BEGIN Data excerpt

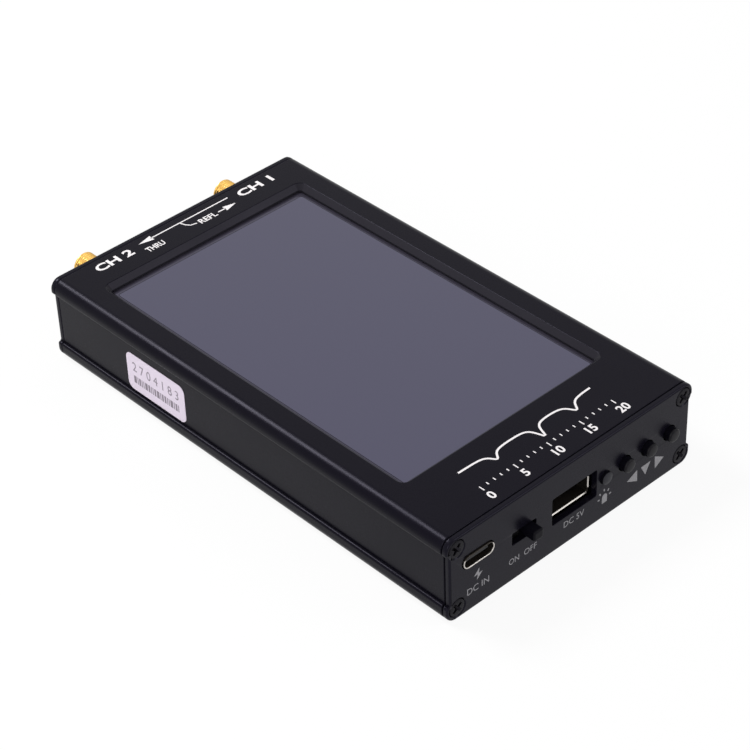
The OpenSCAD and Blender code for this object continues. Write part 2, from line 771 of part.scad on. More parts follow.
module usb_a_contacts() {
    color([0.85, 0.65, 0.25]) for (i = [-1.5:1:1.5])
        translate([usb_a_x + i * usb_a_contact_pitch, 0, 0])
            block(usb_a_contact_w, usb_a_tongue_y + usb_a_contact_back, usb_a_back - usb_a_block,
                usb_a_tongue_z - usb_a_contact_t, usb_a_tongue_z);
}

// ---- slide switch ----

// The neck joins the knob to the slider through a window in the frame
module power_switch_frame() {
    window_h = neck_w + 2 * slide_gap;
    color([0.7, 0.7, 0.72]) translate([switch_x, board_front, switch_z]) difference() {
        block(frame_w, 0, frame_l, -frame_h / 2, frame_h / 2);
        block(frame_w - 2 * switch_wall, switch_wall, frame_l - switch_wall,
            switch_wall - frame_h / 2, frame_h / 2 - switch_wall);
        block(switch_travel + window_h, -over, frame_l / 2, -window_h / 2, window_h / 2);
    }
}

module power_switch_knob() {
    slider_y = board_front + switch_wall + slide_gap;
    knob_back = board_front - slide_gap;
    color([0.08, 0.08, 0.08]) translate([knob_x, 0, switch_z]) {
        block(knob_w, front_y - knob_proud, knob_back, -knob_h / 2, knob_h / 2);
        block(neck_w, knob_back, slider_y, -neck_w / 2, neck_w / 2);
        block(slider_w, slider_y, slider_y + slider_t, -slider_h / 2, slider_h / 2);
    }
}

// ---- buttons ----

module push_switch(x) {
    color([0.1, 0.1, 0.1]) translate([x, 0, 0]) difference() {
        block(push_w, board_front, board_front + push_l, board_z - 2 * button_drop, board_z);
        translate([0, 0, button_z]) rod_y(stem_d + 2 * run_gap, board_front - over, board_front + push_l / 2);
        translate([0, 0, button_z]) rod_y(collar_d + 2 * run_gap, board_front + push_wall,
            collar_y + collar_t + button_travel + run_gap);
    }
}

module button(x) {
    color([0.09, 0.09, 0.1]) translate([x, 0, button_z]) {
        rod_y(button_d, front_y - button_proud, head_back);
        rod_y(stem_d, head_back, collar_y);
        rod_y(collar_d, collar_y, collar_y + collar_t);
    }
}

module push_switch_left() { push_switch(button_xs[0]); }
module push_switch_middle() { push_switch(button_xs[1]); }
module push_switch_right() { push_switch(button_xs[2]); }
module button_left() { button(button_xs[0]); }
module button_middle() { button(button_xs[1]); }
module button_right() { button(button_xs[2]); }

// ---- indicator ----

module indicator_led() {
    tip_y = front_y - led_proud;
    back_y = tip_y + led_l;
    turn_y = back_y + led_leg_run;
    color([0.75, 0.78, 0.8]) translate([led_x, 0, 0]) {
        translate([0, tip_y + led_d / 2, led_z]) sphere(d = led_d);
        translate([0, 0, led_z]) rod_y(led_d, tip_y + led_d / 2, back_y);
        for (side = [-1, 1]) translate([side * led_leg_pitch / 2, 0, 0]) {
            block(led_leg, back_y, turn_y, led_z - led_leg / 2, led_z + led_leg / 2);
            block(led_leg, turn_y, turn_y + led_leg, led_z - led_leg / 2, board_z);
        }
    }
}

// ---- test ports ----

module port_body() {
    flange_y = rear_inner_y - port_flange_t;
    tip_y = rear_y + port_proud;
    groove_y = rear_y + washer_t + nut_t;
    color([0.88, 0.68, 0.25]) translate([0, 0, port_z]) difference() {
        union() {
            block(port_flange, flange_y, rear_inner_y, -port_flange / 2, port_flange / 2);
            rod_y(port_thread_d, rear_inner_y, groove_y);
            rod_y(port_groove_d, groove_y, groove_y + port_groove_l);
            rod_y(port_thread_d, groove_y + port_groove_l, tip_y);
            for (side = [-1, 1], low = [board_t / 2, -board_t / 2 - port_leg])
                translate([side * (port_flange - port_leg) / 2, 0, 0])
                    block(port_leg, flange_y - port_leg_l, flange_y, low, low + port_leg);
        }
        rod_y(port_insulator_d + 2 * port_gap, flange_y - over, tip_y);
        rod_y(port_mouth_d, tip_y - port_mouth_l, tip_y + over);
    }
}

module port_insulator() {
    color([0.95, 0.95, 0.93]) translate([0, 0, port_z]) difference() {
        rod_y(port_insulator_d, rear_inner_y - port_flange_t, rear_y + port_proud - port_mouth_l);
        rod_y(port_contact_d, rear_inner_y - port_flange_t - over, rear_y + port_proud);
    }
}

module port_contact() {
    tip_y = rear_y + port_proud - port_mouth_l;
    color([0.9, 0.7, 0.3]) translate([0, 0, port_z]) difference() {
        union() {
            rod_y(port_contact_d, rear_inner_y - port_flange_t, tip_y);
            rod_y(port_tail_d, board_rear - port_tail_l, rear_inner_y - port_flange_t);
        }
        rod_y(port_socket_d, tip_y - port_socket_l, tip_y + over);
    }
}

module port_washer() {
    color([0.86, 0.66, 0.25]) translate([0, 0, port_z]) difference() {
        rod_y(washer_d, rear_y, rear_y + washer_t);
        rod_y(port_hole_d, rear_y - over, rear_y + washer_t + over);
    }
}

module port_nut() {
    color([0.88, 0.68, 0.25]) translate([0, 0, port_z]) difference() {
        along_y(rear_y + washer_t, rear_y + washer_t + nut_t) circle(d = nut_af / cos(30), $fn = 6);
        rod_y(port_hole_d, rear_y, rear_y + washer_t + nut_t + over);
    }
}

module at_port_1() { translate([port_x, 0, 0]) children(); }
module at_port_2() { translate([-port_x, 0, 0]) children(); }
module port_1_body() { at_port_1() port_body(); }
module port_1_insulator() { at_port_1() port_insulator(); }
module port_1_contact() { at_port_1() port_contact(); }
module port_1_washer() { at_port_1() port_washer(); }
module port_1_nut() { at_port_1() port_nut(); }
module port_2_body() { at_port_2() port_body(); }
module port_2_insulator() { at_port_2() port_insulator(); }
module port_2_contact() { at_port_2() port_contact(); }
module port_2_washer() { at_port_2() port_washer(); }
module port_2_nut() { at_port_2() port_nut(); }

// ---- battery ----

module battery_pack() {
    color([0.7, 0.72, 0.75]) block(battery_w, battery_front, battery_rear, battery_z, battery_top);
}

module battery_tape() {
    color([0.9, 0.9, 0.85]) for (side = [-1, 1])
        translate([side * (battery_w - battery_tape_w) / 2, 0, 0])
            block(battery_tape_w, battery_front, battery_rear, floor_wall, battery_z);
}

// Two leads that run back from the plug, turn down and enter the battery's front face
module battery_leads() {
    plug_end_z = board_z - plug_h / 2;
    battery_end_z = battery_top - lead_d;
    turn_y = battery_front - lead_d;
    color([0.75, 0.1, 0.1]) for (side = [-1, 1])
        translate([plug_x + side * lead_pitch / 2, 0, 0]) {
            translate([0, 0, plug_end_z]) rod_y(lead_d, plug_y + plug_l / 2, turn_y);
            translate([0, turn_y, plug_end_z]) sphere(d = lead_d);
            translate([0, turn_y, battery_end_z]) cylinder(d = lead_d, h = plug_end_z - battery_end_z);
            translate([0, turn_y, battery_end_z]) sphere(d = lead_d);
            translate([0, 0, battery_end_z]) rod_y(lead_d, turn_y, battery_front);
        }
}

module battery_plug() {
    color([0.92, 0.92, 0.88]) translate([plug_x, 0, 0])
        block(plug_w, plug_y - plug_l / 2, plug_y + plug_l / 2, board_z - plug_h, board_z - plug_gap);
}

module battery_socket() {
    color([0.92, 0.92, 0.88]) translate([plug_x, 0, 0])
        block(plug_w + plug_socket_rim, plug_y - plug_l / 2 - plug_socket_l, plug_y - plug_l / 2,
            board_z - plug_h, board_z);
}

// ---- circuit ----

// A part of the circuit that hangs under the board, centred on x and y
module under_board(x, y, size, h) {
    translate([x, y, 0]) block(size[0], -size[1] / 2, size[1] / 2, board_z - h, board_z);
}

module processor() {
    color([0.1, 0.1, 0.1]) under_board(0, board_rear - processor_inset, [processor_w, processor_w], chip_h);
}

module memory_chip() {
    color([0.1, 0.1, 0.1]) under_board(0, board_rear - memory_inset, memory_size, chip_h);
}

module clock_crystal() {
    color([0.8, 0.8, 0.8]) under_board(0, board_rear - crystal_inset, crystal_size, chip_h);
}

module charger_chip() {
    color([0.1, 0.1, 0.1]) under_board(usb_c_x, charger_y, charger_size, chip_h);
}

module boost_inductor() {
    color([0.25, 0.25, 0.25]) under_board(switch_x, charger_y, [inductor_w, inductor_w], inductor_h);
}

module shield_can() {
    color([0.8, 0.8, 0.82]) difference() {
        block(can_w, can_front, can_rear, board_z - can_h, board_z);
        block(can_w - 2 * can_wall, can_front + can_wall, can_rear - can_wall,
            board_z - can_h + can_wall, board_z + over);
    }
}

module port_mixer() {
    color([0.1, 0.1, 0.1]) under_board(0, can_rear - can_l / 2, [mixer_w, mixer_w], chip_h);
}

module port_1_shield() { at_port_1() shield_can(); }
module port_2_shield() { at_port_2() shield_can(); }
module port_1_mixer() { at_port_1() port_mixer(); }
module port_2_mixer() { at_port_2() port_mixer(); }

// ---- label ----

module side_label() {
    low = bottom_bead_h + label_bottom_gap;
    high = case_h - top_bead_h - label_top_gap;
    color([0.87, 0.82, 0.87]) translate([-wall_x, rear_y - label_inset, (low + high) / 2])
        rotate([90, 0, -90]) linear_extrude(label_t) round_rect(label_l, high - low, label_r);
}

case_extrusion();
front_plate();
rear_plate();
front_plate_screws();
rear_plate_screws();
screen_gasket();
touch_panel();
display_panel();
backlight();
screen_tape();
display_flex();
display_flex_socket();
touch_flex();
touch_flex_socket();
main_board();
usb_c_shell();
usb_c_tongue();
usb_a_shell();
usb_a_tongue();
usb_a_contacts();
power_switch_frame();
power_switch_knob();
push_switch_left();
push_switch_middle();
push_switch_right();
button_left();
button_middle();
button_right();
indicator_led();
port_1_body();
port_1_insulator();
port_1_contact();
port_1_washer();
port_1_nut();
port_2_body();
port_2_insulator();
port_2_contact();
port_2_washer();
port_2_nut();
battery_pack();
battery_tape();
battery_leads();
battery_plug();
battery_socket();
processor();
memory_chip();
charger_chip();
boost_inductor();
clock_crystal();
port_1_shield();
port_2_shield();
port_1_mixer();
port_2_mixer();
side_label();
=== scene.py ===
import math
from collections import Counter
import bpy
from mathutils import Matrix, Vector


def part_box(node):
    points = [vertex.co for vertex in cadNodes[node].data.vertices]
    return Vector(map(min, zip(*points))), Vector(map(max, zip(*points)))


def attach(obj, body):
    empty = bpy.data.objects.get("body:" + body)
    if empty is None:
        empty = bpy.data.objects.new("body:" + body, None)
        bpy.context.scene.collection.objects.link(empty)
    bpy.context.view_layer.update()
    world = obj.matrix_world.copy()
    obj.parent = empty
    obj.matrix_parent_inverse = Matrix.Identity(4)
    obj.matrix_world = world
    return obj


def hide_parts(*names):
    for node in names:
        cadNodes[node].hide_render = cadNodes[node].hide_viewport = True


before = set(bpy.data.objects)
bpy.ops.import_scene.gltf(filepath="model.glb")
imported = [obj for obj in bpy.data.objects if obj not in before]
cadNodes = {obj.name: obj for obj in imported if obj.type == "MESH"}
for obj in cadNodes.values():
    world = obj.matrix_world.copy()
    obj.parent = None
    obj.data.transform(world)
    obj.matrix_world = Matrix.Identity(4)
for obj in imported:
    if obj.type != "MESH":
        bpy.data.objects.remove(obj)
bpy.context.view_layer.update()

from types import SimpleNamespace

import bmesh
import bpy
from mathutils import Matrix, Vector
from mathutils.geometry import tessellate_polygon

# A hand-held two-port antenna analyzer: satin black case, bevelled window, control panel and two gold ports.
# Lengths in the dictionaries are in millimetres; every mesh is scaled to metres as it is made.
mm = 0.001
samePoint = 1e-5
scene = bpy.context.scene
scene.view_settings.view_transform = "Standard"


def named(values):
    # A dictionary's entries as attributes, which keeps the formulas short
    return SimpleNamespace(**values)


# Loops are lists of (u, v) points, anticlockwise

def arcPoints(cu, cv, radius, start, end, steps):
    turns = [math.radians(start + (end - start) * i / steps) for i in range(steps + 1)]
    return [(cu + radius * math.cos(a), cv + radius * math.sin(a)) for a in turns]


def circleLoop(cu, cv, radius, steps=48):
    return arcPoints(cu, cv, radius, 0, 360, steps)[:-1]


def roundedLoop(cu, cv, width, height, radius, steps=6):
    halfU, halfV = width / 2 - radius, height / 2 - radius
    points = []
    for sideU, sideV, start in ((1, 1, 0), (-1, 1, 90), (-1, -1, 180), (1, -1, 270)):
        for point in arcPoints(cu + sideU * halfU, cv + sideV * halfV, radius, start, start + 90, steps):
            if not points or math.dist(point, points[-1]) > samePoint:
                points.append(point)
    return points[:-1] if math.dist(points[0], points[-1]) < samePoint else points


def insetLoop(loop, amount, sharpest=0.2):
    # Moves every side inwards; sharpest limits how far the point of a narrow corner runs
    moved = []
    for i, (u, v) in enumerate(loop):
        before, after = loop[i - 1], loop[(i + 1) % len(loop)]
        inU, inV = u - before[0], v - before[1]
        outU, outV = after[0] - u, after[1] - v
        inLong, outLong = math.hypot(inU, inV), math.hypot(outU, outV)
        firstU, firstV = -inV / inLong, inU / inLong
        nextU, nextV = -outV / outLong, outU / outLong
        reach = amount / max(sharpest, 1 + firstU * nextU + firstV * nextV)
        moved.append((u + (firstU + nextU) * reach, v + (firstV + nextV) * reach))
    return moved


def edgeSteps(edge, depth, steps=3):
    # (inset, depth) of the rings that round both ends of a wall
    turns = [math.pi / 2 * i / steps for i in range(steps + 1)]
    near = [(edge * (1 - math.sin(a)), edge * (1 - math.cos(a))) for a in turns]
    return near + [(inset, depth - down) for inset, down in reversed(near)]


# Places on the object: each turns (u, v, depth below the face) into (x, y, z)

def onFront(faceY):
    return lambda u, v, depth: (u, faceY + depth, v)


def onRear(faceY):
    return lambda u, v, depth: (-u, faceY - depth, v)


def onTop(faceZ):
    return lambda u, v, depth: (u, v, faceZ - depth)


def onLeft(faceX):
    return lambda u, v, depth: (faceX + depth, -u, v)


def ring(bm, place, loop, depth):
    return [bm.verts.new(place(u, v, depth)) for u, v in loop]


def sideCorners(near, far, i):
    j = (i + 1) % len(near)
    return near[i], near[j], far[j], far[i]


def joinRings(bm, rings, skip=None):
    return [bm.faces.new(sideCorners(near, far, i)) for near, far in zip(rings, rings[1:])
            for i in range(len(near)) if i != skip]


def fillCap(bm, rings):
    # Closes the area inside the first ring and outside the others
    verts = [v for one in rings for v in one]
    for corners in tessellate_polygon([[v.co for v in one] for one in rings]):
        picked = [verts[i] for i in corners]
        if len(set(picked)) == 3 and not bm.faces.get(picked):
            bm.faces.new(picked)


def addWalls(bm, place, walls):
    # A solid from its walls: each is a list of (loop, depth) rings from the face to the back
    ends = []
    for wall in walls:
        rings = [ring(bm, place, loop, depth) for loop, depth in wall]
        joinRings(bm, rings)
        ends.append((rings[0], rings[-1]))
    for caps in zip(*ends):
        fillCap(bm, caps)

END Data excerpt

• Work to complete
Only the lines from the one containing "port_1_nut();" to the one containing "obj.parent = empty" are to be printed, both ends included, exactly as written.

• Solution
port_1_nut();
port_2_body();
port_2_insulator();
port_2_contact();
port_2_washer();
port_2_nut();
battery_pack();
battery_tape();
battery_leads();
battery_plug();
battery_socket();
processor();
memory_chip();
charger_chip();
boost_inductor();
clock_crystal();
port_1_shield();
port_2_shield();
port_1_mixer();
port_2_mixer();
side_label();
=== scene.py ===
import math
from collections import Counter
import bpy
from mathutils import Matrix, Vector


def part_box(node):
    points = [vertex.co for vertex in cadNodes[node].data.vertices]
    return Vector(map(min, zip(*points))), Vector(map(max, zip(*points)))


def attach(obj, body):
    empty = bpy.data.objects.get("body:" + body)
    if empty is None:
        empty = bpy.data.objects.new("body:" + body, None)
        bpy.context.scene.collection.objects.link(empty)
    bpy.context.view_layer.update()
    world = obj.matrix_world.copy()
    obj.parent = empty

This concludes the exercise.